■ **Objective**
Copy verbatim the material from its first line to the line that holds "THICKNESS = 1.0", including that line.

++++

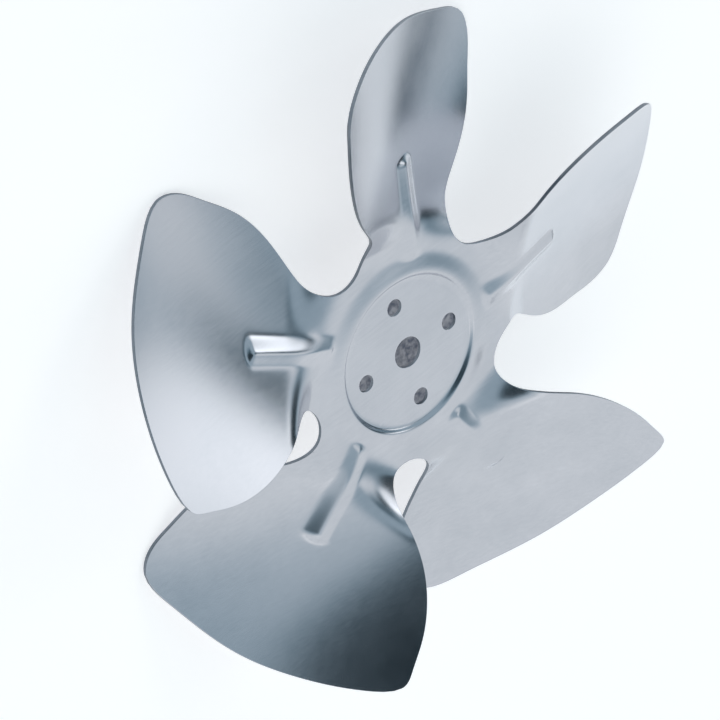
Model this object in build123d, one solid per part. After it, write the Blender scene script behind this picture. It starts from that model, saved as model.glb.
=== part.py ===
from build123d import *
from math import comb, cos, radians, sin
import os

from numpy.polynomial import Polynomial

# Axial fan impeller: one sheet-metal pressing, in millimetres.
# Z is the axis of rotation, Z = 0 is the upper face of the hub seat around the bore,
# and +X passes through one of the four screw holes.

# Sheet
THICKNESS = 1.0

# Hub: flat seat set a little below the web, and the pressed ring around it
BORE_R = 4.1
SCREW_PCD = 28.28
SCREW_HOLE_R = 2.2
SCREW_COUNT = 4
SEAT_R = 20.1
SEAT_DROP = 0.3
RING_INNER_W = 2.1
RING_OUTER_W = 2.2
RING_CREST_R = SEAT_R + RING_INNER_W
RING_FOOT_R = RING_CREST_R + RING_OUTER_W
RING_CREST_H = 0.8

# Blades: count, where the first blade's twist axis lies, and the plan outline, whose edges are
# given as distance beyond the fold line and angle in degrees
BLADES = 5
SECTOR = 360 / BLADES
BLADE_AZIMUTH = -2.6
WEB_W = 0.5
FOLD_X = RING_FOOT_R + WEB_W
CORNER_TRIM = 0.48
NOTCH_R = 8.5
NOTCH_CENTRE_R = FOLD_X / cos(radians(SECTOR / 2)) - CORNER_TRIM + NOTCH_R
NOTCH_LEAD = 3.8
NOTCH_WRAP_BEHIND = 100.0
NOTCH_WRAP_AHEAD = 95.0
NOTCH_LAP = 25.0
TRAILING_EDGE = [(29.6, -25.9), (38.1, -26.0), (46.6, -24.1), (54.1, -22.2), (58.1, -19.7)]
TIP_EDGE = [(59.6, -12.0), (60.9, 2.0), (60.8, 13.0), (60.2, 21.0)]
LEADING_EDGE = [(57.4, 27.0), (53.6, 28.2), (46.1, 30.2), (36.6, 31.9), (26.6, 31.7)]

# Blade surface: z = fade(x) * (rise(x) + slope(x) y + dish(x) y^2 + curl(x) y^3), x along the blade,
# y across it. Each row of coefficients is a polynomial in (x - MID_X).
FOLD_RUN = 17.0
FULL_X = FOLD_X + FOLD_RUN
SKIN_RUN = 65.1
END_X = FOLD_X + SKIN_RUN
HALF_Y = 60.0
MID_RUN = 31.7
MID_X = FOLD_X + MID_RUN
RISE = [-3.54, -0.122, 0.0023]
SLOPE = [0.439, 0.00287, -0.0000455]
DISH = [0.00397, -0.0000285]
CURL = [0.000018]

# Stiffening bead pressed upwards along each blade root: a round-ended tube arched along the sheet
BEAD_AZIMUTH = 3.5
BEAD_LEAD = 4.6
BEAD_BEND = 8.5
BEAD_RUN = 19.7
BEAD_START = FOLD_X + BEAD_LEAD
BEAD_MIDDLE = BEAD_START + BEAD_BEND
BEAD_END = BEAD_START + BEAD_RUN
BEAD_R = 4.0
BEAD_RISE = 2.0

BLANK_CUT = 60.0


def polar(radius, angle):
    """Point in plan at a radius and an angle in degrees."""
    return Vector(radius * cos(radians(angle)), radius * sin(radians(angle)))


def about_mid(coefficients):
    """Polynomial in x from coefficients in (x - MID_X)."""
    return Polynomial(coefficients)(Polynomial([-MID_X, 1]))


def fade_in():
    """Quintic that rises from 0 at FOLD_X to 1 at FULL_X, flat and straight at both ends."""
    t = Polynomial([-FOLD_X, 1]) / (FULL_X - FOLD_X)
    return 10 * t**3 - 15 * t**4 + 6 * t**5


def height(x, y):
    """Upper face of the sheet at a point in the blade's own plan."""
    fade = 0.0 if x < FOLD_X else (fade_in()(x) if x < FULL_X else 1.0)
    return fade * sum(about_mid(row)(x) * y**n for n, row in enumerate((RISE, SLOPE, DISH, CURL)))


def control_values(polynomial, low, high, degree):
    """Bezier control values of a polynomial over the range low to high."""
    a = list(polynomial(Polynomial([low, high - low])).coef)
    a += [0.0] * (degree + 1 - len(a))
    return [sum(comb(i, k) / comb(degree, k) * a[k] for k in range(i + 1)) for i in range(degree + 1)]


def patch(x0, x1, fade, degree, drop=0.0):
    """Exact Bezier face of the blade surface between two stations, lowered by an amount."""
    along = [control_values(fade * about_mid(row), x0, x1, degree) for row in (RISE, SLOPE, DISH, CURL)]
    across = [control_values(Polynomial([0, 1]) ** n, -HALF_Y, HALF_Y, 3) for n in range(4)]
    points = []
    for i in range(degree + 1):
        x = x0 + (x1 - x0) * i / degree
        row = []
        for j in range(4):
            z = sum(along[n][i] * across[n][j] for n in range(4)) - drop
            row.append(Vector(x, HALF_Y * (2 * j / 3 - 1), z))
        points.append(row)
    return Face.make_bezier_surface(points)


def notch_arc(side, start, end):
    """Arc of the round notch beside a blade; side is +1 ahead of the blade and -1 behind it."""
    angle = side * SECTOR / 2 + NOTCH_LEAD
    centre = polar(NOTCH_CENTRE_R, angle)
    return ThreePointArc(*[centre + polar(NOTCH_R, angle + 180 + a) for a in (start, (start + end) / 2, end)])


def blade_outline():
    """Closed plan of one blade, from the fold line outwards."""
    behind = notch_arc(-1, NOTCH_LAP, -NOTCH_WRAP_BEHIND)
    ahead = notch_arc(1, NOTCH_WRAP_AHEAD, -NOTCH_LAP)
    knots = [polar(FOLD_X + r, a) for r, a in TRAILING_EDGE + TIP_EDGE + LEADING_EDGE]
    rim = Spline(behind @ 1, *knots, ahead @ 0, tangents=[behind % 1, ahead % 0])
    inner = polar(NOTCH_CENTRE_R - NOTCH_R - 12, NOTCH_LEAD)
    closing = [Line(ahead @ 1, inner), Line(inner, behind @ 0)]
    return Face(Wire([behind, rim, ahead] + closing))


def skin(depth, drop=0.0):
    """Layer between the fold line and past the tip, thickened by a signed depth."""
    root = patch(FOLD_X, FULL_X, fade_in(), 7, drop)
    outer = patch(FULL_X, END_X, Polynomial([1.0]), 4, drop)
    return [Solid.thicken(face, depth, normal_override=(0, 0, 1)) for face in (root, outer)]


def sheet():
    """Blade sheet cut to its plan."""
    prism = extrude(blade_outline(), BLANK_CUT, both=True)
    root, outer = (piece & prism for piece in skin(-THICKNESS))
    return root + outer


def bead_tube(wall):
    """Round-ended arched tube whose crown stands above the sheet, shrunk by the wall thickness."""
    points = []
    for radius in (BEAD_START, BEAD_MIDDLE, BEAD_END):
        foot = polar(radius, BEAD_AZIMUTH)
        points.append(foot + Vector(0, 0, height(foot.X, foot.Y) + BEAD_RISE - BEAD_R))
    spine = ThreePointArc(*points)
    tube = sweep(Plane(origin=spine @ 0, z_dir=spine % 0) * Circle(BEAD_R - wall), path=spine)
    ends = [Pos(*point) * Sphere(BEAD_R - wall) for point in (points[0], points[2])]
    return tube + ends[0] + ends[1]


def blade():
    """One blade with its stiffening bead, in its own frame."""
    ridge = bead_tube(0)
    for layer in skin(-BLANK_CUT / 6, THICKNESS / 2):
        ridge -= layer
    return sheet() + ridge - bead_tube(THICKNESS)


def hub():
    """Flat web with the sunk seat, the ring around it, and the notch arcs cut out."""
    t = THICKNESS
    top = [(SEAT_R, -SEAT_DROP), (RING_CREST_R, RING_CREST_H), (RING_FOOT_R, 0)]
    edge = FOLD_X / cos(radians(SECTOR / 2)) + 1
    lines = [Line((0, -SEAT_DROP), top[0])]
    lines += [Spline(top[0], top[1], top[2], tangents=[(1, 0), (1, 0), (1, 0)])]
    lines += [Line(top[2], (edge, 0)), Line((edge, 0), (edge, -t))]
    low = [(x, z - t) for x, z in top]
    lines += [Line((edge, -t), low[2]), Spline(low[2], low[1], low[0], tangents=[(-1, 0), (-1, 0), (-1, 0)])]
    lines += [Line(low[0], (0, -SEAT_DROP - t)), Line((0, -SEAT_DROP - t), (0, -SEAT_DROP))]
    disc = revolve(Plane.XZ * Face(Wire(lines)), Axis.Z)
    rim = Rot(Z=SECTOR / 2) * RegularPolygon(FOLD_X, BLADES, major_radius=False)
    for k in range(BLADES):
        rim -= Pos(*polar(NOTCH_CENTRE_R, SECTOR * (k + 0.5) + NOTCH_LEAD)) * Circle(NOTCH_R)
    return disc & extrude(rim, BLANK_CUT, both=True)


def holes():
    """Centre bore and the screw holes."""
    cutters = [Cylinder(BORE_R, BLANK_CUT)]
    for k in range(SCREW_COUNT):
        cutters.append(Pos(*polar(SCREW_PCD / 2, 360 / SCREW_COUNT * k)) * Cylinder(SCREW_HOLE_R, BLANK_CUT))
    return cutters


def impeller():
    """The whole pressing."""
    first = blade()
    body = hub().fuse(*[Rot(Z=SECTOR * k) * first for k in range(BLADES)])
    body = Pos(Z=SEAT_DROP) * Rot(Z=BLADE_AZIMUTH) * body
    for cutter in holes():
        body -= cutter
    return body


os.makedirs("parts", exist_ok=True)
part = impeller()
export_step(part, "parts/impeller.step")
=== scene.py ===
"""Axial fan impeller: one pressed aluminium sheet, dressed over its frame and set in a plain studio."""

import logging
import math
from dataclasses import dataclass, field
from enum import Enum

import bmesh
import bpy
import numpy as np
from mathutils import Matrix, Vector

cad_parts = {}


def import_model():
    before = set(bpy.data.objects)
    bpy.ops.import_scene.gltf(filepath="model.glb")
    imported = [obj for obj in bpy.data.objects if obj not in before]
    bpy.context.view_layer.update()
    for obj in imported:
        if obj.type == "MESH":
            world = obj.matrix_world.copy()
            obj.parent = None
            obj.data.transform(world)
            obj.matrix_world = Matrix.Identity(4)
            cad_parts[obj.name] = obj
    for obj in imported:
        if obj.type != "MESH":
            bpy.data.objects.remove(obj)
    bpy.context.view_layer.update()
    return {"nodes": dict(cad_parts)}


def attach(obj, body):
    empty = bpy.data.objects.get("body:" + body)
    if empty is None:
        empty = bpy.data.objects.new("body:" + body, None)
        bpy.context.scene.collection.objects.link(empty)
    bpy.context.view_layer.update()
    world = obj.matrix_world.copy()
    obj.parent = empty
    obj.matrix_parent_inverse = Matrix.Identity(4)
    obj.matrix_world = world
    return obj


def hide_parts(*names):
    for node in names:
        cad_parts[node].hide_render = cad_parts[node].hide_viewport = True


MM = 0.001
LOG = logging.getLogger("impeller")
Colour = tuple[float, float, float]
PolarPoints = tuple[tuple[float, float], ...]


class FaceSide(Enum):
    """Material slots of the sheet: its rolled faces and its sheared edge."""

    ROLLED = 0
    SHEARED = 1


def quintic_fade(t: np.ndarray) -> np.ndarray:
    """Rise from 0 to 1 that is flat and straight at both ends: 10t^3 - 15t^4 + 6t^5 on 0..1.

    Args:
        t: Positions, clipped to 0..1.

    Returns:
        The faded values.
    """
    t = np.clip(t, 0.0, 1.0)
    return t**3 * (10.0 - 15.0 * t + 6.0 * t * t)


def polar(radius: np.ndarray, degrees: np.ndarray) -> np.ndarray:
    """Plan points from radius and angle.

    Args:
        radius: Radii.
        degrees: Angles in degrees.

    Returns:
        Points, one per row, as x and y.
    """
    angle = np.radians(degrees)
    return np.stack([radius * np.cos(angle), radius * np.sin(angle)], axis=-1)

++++

■ **Completed task**
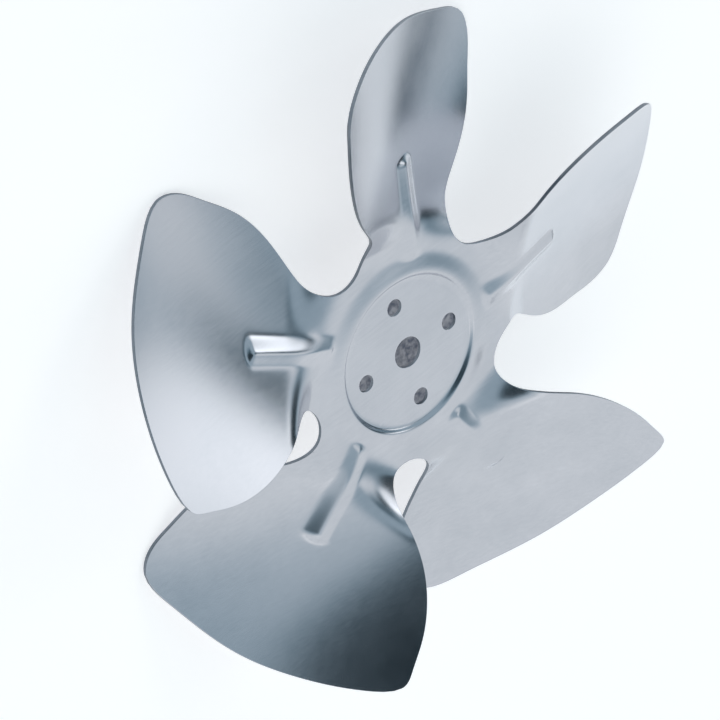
Model this object in build123d, one solid per part. After it, write the Blender scene script behind this picture. It starts from that model, saved as model.glb.
=== part.py ===
from build123d import *
from math import comb, cos, radians, sin
import os

from numpy.polynomial import Polynomial

# Axial fan impeller: one sheet-metal pressing, in millimetres.
# Z is the axis of rotation, Z = 0 is the upper face of the hub seat around the bore,
# and +X passes through one of the four screw holes.

# Sheet
THICKNESS = 1.0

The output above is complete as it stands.